We have heard of culture cops. But Ken brings in the `Food Police' to arrest a farmer for growing too much food! Shocking, but true, that in some countries you can be penalised for selling food at too low a price. "The reason people are poor is not because some farmers produce too much," says Ken. "High production lowers prices and benefits everyone including the poor." Out goes incentive for the efficient, and in come the subsidies. Worse, in the US, farmers get paid "to destroy crops such as sugar beets, prunes, and cranberries."

Jonathan stumbles on to a strange bridge, with a tough entrance and easy exit; symbolising wasteful import restrictions and the consequent non-competitive exports. Ken draws inspiration from Frederic Bastiat's essay on candle makers who wanted to ban the light and heat from the sun. "Please pass a law requiring the covering of all windows, skylights, holes and cracks," they had appealed!

Next is the `Tall Tax' that levels the field for people of different heights, so Jonathan sees a tall man walking on his knees. "The Council of Lords decided that tall people have too many advantages," he explains to JG. "Tall people are always favoured in hiring, promotion, sports, entertainment, politics, and even marriage." Jonathan is curious, "You'll walk on your knees just for a tax break?" And the tall man replies, "Sure! Our whole lives are shaped to fit the tax code. There are some who have even started to crawl."

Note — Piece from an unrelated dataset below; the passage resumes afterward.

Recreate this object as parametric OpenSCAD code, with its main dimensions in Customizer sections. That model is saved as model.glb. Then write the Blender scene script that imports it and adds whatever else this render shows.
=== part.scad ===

On a park bench, JG sees three men covering their eyes, ears and mouths — practising for a new series of tax proposals! I guess we will also adapt gradually to FBT and BCTT. Don't forget that "there was a time, in the history of Europe, when there was a tax on windows." So? "To avoid this tax people boarded up their windows or walled them up completely."

Eminent domain is Latin for `superior owner' explains another chapter where you meet an old lady who watches her house being demolished by the authorities because her `best laid plans' didn't fit theirs. "If you do not have control over your property, then it cannot really be yours even though you built it or paid for it. You are but a `renter' or a `borrower' from the real master — the higher authority," Ken says. "Countries with the most restrictions experience the least economic growth."

The chapter on `making money' has catchy quotes. Such as: "The only way to get money out of politics is to get politics out of money-making" (Richard Salsman). "Conferences on inflation are customarily attended by the politicians who cause it and the economists who showed them how" (Richard Needham). Ken specifies what all the state can ensure with control of money: "The growth of the number of government departments, rewards to favoured groups and companies, and payoffs to tinker with elections."

That legal alternative to hard work is politics, is a jibe from another chapter where Ken explains how politicians collude with voters to pass laws to add costs on the heads of employers. The strategy wins votes in the short term, but drives employers out of the country, in the long term. A question that our netas may find dangerous stares from a chapter titled `Power Sale': "Would industry really collapse without the `guidance' of a Minister of Sport, another Minister for Art and Culture, still others for Science and Technology, Agriculture, Forestry, Minerals and so on?" No marks for guessing the answer. The word `free' conjures up images of happiness, but Ken declares that the more `free' services you have, the lower would the eventual economic level. "What if the state undertook to make something free that we now generally accept as open to individual choice — let us say film going," he writes. "Would we continue to be allowed our own choices, or would the choices be restricted to the preferences of the majority or of a ruling party?" Libraries are a subtle form of thought control, he points out.

The story takes an abrupt turn into a shaded alley; suddenly Jonathan feels an arm at his throat and the cold metal of a pistol stuck between his ribs. Robber snarls, "Give me your past or your future!" meaning money or life. She explains: "Until the day you die, the tax collector will take your money, the product of your past, and he'll use it to control everything about your future as well. Ha! He'll throw away more of your earnings in a year than all of us freelance robbers will take from you in a lifetime!"

Sounds logical? With an emptied pocket, our man meets a fortune-teller who calls herself an economist, in "the world's oldest profession". She lets Jonathan in on a little secret. "Clients come whenever they need to feel secure about the future. Whether the forecast is bright or gloomy — especially when it's gloomy — it makes people feel better when they can cling to someone else's prediction." How accurate are her predictions? Jonathan wants to know. She looks at him carefully in the eye and says, "To be perfectly truthful, you might get a better prediction with the flip of a coin."

If you want to toss a coin to decide whether to read Ken, let me suggest you pick up a one-sided coin; for, this is a great family read for the weekend.